The mean density of matter inside a black hole of mass $~M$ is, therefore, $~\bar\rho$ $~=$ $~ \frac{3M}{4\pi R^3} = \frac{3M}{4\pi} \biggl[ \frac{2GM}{c^2}\biggr]^{-3} = \frac{3c^6}{2^5\pi G^3 M^2}$ $~\approx$ $~ \biggl[\frac{(3 \times 10^{10})^6}{2^5 (\tfrac{2}{3}\times 10^{-7})^3 (2\times 10^{33})^2 M_\odot^2}\biggr] ~\mathrm{g}~\mathrm{cm}^{-3}$ $~\approx$ $~ \biggl[\frac{3^{6+3} \times 10^{60}}{2^{10} (10^{66-21}) M_\odot^2}\biggr] ~\mathrm{g}~\mathrm{cm}^{-3}$ $~\approx$ $~ \biggl[\frac{3^{9} \times 10^{60}}{2^{10} (10^{45}) M_\odot^2}\biggr] ~\mathrm{g}~\mathrm{cm}^{-3}$ $~\approx$ $~ \biggl[\frac{2 \times 10^{16}}{M_\odot^2}\biggr] ~\mathrm{g}~\mathrm{cm}^{-3} \, .$

We are accustomed to imagining that the interior of a black hole (BH) must be an exotic environment because a one solar-mass BH has a mean density that is on the order of, but larger than, the density of nuclear matter.
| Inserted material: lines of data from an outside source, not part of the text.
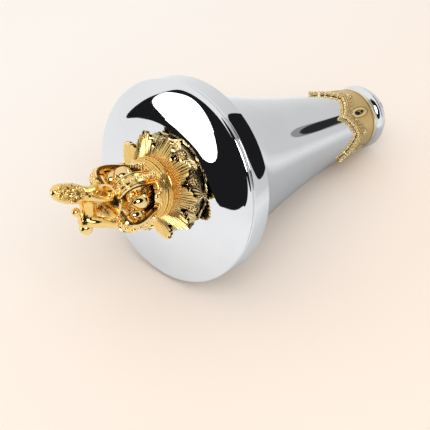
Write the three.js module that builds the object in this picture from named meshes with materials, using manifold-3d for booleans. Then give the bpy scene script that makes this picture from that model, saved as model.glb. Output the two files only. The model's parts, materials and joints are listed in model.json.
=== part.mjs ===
// Head of a drum major's ceremonial mace: a turned and chromed body lying on its side, with a cast
// and gilded finial (foliate base, leaf collar, open crown and crowned lion) on its domed front.
//
// Everything is first built about the mace's own axis. A "station" is a distance in millimetres
// along that axis: 0 is the seam between dome and bell, the staff end is positive. An "angle" turns
// about the axis from straight up. The last section lays the finished mace on its flat spots.
import * as THREE from "three";
import { mergeVertices } from "three/addons/utils/BufferGeometryUtils.js";
import Module from "manifold-3d";

const wasm = await Module();
wasm.setup();

// ---------------------------------------------------------------- driving dimensions, mm

const TAU = 2 * Math.PI;
const GAP = 0.3; // clearance between pieces that touch
const BODY_SIDES = 48;
const NECK_SIDES = 34;

const DOME = {
  rise: 6.2, // height of the face over the shoulder's widest ring
  squareness: 2.2, // exponent of the face's curve, 2 being a plain ellipse
  shoulder: { station: -3.7, radius: 65.5 },
  seamRadius: 62.6,
};

const RIM = { front: 0.9, rear: 12.6, radius: 64.8 };

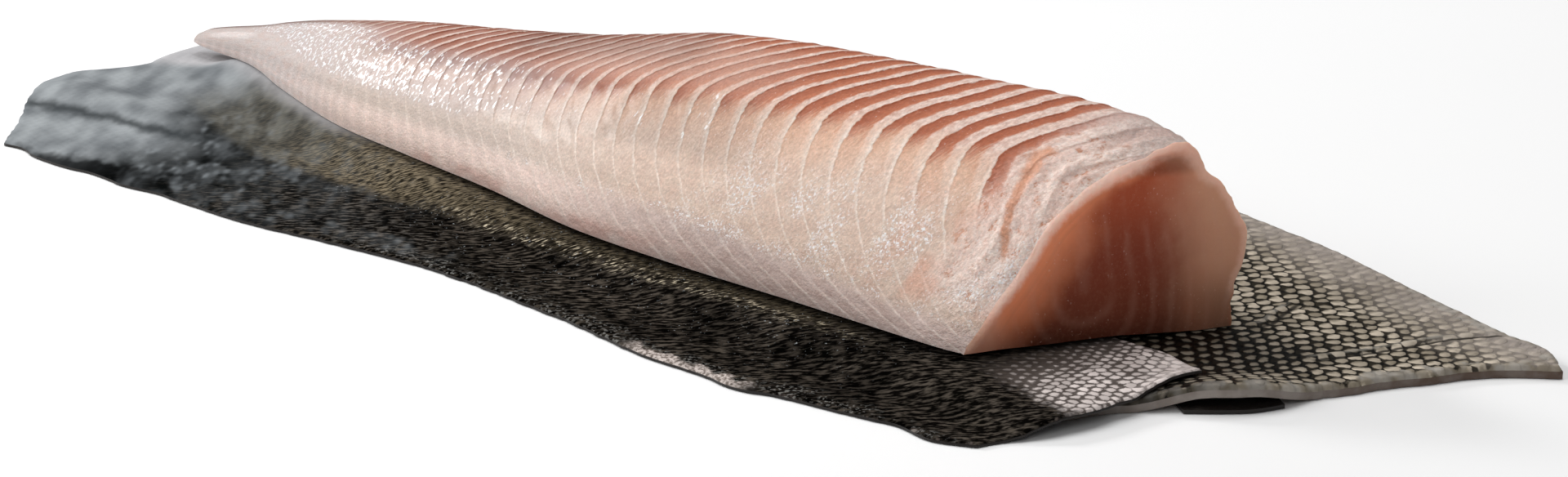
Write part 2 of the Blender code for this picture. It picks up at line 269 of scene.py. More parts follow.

From the above expression, however, we see that a $~10^9 M_\odot$ BH has a mean density that is less than that of water (1 gm/cm3). And the mean density of a BH having the mass of the entire universe must be very small indeed. This leads us to the following list of questions.

Enumerated Questions

1. Can we construct a Newtonian structure out of normal matter that has a mass of, say, $~10^9 M_\odot$ whose equilibrium radius is much less than the radius of the BH horizon associated with that object? Does it necessarily have a mean temperature whose associated sound speed is super-relativistic?
2. Who else in the published literature has explored questions along these lines?